▸ **Source data**:

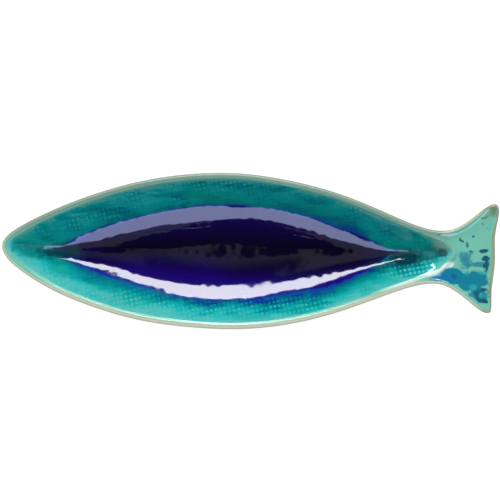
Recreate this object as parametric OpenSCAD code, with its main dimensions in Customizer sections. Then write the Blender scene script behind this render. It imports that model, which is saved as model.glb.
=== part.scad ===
// Fish shaped serving platter in pressed stoneware with a poured glaze.
// The fish lies along X with its nose toward -X and its tail toward +X.
// Its back is toward +Y, its belly toward -Y, and the foot stands on z = 0.

/* [Overall] */
// Length of the glazed platter, nose to tail
platter_l = 430; // [320:1:560]
// Width of the glazed platter at its widest
platter_w = 135.8; // [115:0.1:180]
// Height of the clay keel over the table
foot_lift = 4; // [2:0.1:12]

/* [Rim] */
// Width of the lip, from its outer edge to the start of the wall
lip_w = 4.7; // [3.6:0.1:7]
// Radius of the outer top edge of the lip
lip_r = 2.2; // [1.2:0.1:3]
// Thickness of the clay at its outer edge and over the tail
edge_t = 5; // [4:0.1:7]
// Rise of the rim from the middle to the nose
nose_rise = 3.4; // [0:0.1:8]
// Rise of the rim from the middle to the tail
tail_rise = 2.6; // [0:0.1:8]

/* [Well] */
// Depth of the well below the rim at mid length
well_d = 28.6; // [18:0.1:34]
// Thickness of the clay under the keel
clay_t = 5.6; // [5:0.1:8]
// Radius that softens the edge of the well
crest_soft = 1; // [0.5:0.1:2]
// Rounding of the keel, as a share of the well's half width
keel_share = 0.1; // [0.06:0.01:0.3]
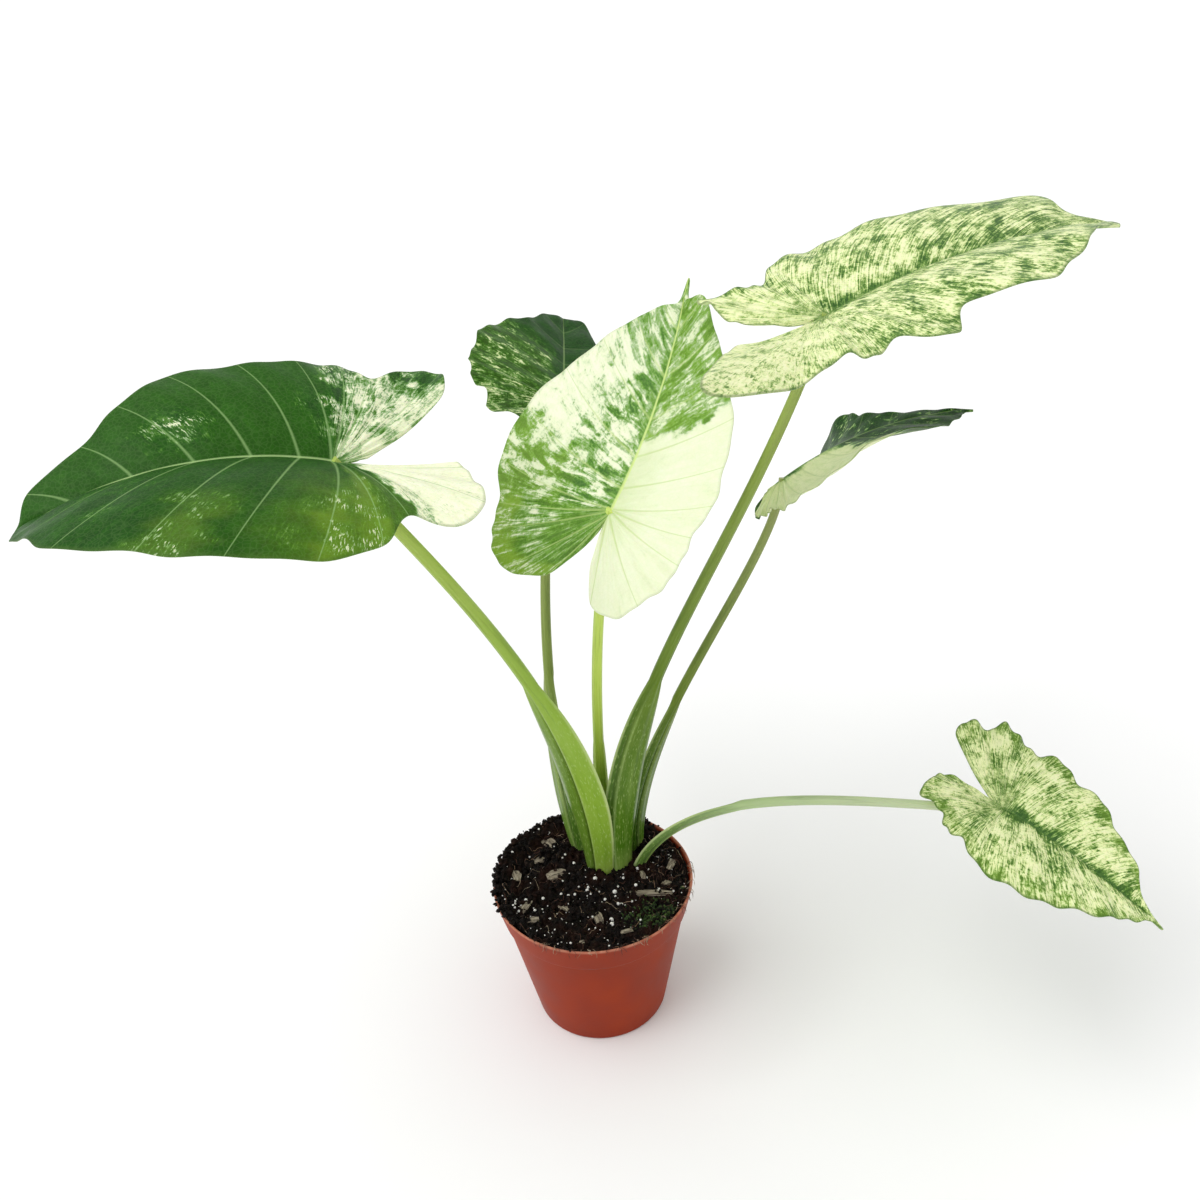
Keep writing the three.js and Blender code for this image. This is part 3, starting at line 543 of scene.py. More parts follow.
where = add_node(tree, "TexCoord").outputs["Object"]
knots = add_node(tree, "TexNoise", where, Scale=500.0, Detail=3.0)
darker = add_node(tree, "MapRange", knots, From_Min=0.45, From_Max=0.7, To_Max=0.7)
knotted = add_node(tree, "Mix", Factor=darker, A=dry, B="#22140d", data_type="RGBA")
feed(surface, Base_Color=knotted)
attach(fibres, rootlet)

# Moss: a low dark green cushion of tiny tufts at the front right, grown on the damp peat.
TUFTS, MOSS_X, MOSS_Y = 520, (35, 8), (-31, 6)  # places are a middle and a spread
x, y = random.normal(*MOSS_X, TUFTS), random.normal(*MOSS_Y, TUFTS)
inside = np.hypot(x, y) < MIX_REACH
x, y = x[inside], y[inside]
tuft_size = random.uniform(0.4, 0.95, (len(x), 1)) * random.uniform(0.7, 1.3, (len(x), 3))
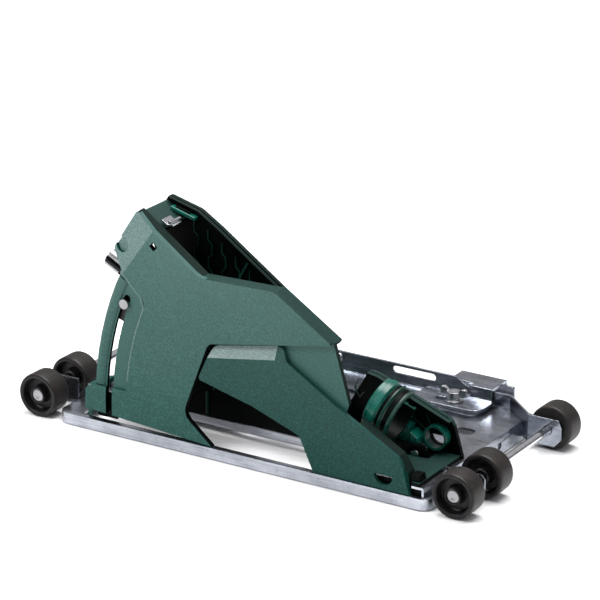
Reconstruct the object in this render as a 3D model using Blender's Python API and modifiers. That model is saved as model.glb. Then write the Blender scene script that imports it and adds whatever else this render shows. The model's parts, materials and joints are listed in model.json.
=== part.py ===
"""Wall chaser: a dust hood for a 125 mm cutting disc, swinging on a sheet-metal sled with six wheels.

Millimetres are used for every size and place, and turned into metres where the meshes are made.
X runs from the rear axle (0) towards the front (negative), Y from the near side (0) to the far side,
Z is up from the floor. The finished parts are moved so that the middle of the whole object's base
is the origin.
"""

from math import acos, atan2, cos, degrees, hypot, pi, radians, sin, sqrt, tan

import bmesh
import bpy
from mathutils import Matrix, Vector

MM = 0.001
GAP = 0.3  # clearance between pieces that touch
SLOT_PLAY = 0.4  # clearance of a bolt in the slot that it slides in

# Wheels and axles
WHEEL_R = 15.0
WHEEL_WIDTH = 16.6
AXLE_SPACING = 317.6
AXLE_R = 3.0
HUB_R = 5.6
INNER_WHEEL_Y = 36.6  # near face of the second wheel on each axle

# Whole object
BODY_WIDTH = 147.3  # near wheel face to far wheel face
JAW_REACH = 17.7  # how far the guide bracket's outer jaw stands out past the wheels

# Sled sheet metal
SHEET = 1.5
BEND = 0.15  # set-back of a flat sheet from the outer face of its turned-down edge
SKID_HEIGHT = 8.0
SKID_CLEARANCE = 0.5
SKID_RAIL = 5.0  # width of the strip under the hood's near wall
SKID_CORNER_R = 8.0
DISC_OPENING_FAR_Y = 44.0
DISC_OPENING_LENGTH = 250.0
DECK_Z = 15.0
DECK_NEAR_Y = 50.0
DECK_END_GAP = 6.5  # deck's rear flange to the rear wheels
RAIL_TOP_Z = 30.0
RAIL_LOW_Z = 25.0
RAIL_FOOT = 29.0
EAR_HALF = 9.0

# Hood
PIVOT_X, PIVOT_Z = -50.0, 18.0
PIVOT_PIN_R = 3.0
HOOD_NEAR_Y = 1.0
HOOD_WALL = 3.8
HOOD_FAR_Y = 43.5
HOOD_FAR_WALL = 3.0
HOOD_R = 221.0  # radius of the hood's front edge about the pivot
POCKET_R = 196.0  # inner radius of the recess round the depth slot
POCKET_DEPTH = 1.5
SLOT_R = 209.5
SLOT_WIDTH = 5.0
SLOT_TOP_DEG, SLOT_END_DEG = 157.6, 181.0
RIM = 3.0  # thickness of the returned edges
RIM_FRONT_DEPTH, RIM_REAR_DEPTH, RIM_END_DEPTH = 12.0, 14.0, 7.0
NOSE_SEAM_Y = 13.3
HOOD_BASE_Z = SKID_HEIGHT + 0.6

# Grinder collar
DISC_X, DISC_Z = -156.0, 41.0
COLLAR_BORE_R = 21.0
COLLAR_WALL = 3.0
COLLAR_LENGTH = 12.0
COLLAR_ROOM = 6.0  # free space round the collar in the deck's cut-out

# Rear housing
PANEL_NEAR_Y, PANEL_WALL = 1.2, 3.0
PANEL_RIM_DEPTH = 8.0
HOUSING_FAR_Y, HOUSING_WALL = 58.5, 3.0
SOCKET_R, SOCKET_WALL, SOCKET_LENGTH = 18.0, 2.5, 19.0
SOCKET_X, SOCKET_Y, SOCKET_Z = -63.4, 32.0, 48.5
SOCKET_TILT = 20.0

# Guide bracket and its wing screw
BRACKET_SHEET = 2.0
BRACKET_X0, BRACKET_X1 = -100.0, -48.0
BRACKET_NEAR_Y = BODY_WIDTH - 26.3
GUIDE_TRAVEL = 10.0
SCREW_X, SCREW_Y = -72.0, BODY_WIDTH - 16.3
SCREW_R = 2.5

# Depth stop and lock pin
STOP_BOLT_R = SLOT_WIDTH / 2 - SLOT_PLAY
LOCK_PIN_R = 6.0
LOCK_PIN_OUT = 14.0
LOCK_PIN_TRAVEL = 4.0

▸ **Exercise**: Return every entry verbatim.

▸ **Result below**:
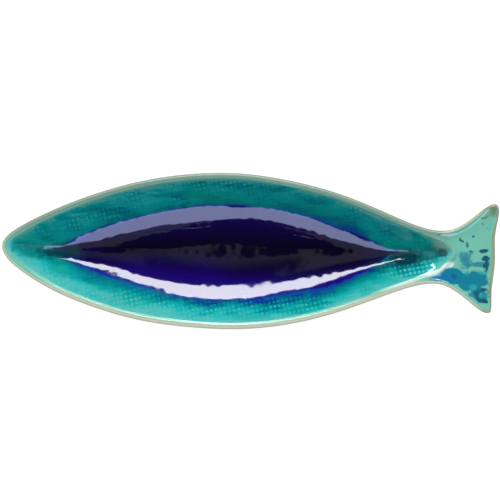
Recreate this object as parametric OpenSCAD code, with its main dimensions in Customizer sections. Then write the Blender scene script behind this render. It imports that model, which is saved as model.glb.
=== part.scad ===
// Fish shaped serving platter in pressed stoneware with a poured glaze.
// The fish lies along X with its nose toward -X and its tail toward +X.
// Its back is toward +Y, its belly toward -Y, and the foot stands on z = 0.

/* [Overall] */
// Length of the glazed platter, nose to tail
platter_l = 430; // [320:1:560]
// Width of the glazed platter at its widest
platter_w = 135.8; // [115:0.1:180]
// Height of the clay keel over the table
foot_lift = 4; // [2:0.1:12]

/* [Rim] */
// Width of the lip, from its outer edge to the start of the wall
lip_w = 4.7; // [3.6:0.1:7]
// Radius of the outer top edge of the lip
lip_r = 2.2; // [1.2:0.1:3]
// Thickness of the clay at its outer edge and over the tail
edge_t = 5; // [4:0.1:7]
// Rise of the rim from the middle to the nose
nose_rise = 3.4; // [0:0.1:8]
// Rise of the rim from the middle to the tail
tail_rise = 2.6; // [0:0.1:8]

/* [Well] */
// Depth of the well below the rim at mid length
well_d = 28.6; // [18:0.1:34]
// Thickness of the clay under the keel
clay_t = 5.6; // [5:0.1:8]
// Radius that softens the edge of the well
crest_soft = 1; // [0.5:0.1:2]
// Rounding of the keel, as a share of the well's half width
keel_share = 0.1; // [0.06:0.01:0.3]
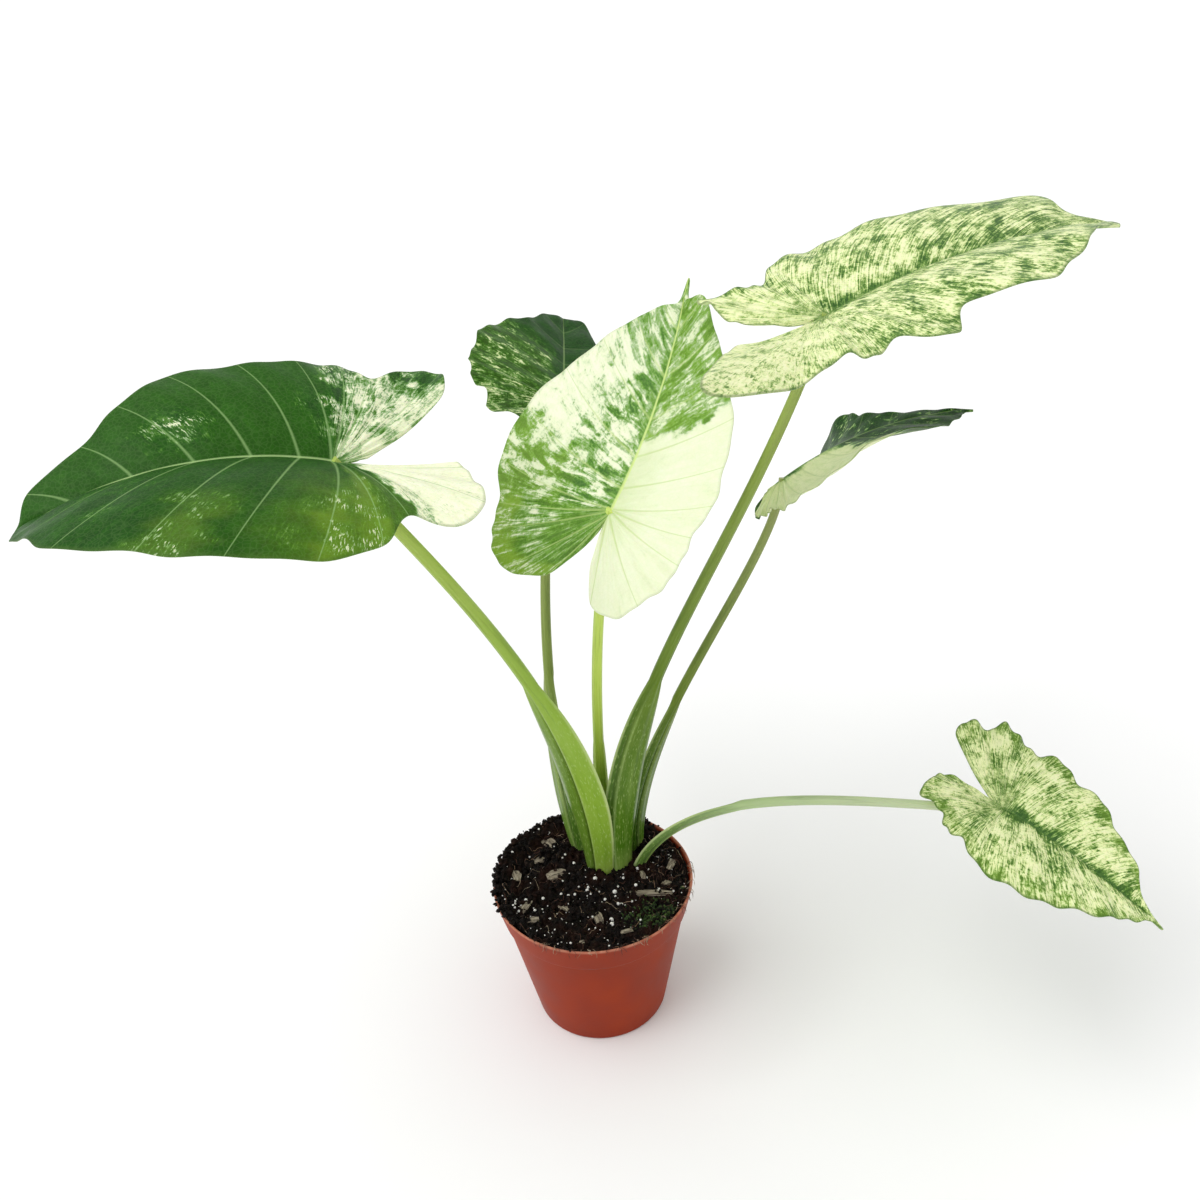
Keep writing the three.js and Blender code for this image. This is part 3, starting at line 543 of scene.py. More parts follow.
where = add_node(tree, "TexCoord").outputs["Object"]
knots = add_node(tree, "TexNoise", where, Scale=500.0, Detail=3.0)
darker = add_node(tree, "MapRange", knots, From_Min=0.45, From_Max=0.7, To_Max=0.7)
knotted = add_node(tree, "Mix", Factor=darker, A=dry, B="#22140d", data_type="RGBA")
feed(surface, Base_Color=knotted)
attach(fibres, rootlet)

# Moss: a low dark green cushion of tiny tufts at the front right, grown on the damp peat.
TUFTS, MOSS_X, MOSS_Y = 520, (35, 8), (-31, 6)  # places are a middle and a spread
x, y = random.normal(*MOSS_X, TUFTS), random.normal(*MOSS_Y, TUFTS)
inside = np.hypot(x, y) < MIX_REACH
x, y = x[inside], y[inside]
tuft_size = random.uniform(0.4, 0.95, (len(x), 1)) * random.uniform(0.7, 1.3, (len(x), 3))
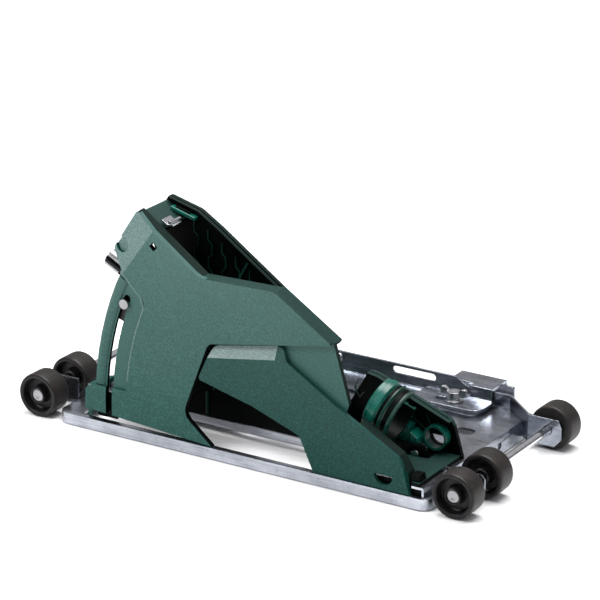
Reconstruct the object in this render as a 3D model using Blender's Python API and modifiers. That model is saved as model.glb. Then write the Blender scene script that imports it and adds whatever else this render shows. The model's parts, materials and joints are listed in model.json.
=== part.py ===
"""Wall chaser: a dust hood for a 125 mm cutting disc, swinging on a sheet-metal sled with six wheels.

Millimetres are used for every size and place, and turned into metres where the meshes are made.
X runs from the rear axle (0) towards the front (negative), Y from the near side (0) to the far side,
Z is up from the floor. The finished parts are moved so that the middle of the whole object's base
is the origin.
"""

from math import acos, atan2, cos, degrees, hypot, pi, radians, sin, sqrt, tan

import bmesh
import bpy
from mathutils import Matrix, Vector

MM = 0.001
GAP = 0.3  # clearance between pieces that touch
SLOT_PLAY = 0.4  # clearance of a bolt in the slot that it slides in

# Wheels and axles
WHEEL_R = 15.0
WHEEL_WIDTH = 16.6
AXLE_SPACING = 317.6
AXLE_R = 3.0
HUB_R = 5.6
INNER_WHEEL_Y = 36.6  # near face of the second wheel on each axle

# Whole object
BODY_WIDTH = 147.3  # near wheel face to far wheel face
JAW_REACH = 17.7  # how far the guide bracket's outer jaw stands out past the wheels

# Sled sheet metal
SHEET = 1.5
BEND = 0.15  # set-back of a flat sheet from the outer face of its turned-down edge
SKID_HEIGHT = 8.0
SKID_CLEARANCE = 0.5
SKID_RAIL = 5.0  # width of the strip under the hood's near wall
SKID_CORNER_R = 8.0
DISC_OPENING_FAR_Y = 44.0
DISC_OPENING_LENGTH = 250.0
DECK_Z = 15.0
DECK_NEAR_Y = 50.0
DECK_END_GAP = 6.5  # deck's rear flange to the rear wheels
RAIL_TOP_Z = 30.0
RAIL_LOW_Z = 25.0
RAIL_FOOT = 29.0
EAR_HALF = 9.0

# Hood
PIVOT_X, PIVOT_Z = -50.0, 18.0
PIVOT_PIN_R = 3.0
HOOD_NEAR_Y = 1.0
HOOD_WALL = 3.8
HOOD_FAR_Y = 43.5
HOOD_FAR_WALL = 3.0
HOOD_R = 221.0  # radius of the hood's front edge about the pivot
POCKET_R = 196.0  # inner radius of the recess round the depth slot
POCKET_DEPTH = 1.5
SLOT_R = 209.5
SLOT_WIDTH = 5.0
SLOT_TOP_DEG, SLOT_END_DEG = 157.6, 181.0
RIM = 3.0  # thickness of the returned edges
RIM_FRONT_DEPTH, RIM_REAR_DEPTH, RIM_END_DEPTH = 12.0, 14.0, 7.0
NOSE_SEAM_Y = 13.3
HOOD_BASE_Z = SKID_HEIGHT + 0.6

# Grinder collar
DISC_X, DISC_Z = -156.0, 41.0
COLLAR_BORE_R = 21.0
COLLAR_WALL = 3.0
COLLAR_LENGTH = 12.0
COLLAR_ROOM = 6.0  # free space round the collar in the deck's cut-out

# Rear housing
PANEL_NEAR_Y, PANEL_WALL = 1.2, 3.0
PANEL_RIM_DEPTH = 8.0
HOUSING_FAR_Y, HOUSING_WALL = 58.5, 3.0
SOCKET_R, SOCKET_WALL, SOCKET_LENGTH = 18.0, 2.5, 19.0
SOCKET_X, SOCKET_Y, SOCKET_Z = -63.4, 32.0, 48.5
SOCKET_TILT = 20.0

# Guide bracket and its wing screw
BRACKET_SHEET = 2.0
BRACKET_X0, BRACKET_X1 = -100.0, -48.0
BRACKET_NEAR_Y = BODY_WIDTH - 26.3
GUIDE_TRAVEL = 10.0
SCREW_X, SCREW_Y = -72.0, BODY_WIDTH - 16.3
SCREW_R = 2.5

# Depth stop and lock pin
STOP_BOLT_R = SLOT_WIDTH / 2 - SLOT_PLAY
LOCK_PIN_R = 6.0
LOCK_PIN_OUT = 14.0
LOCK_PIN_TRAVEL = 4.0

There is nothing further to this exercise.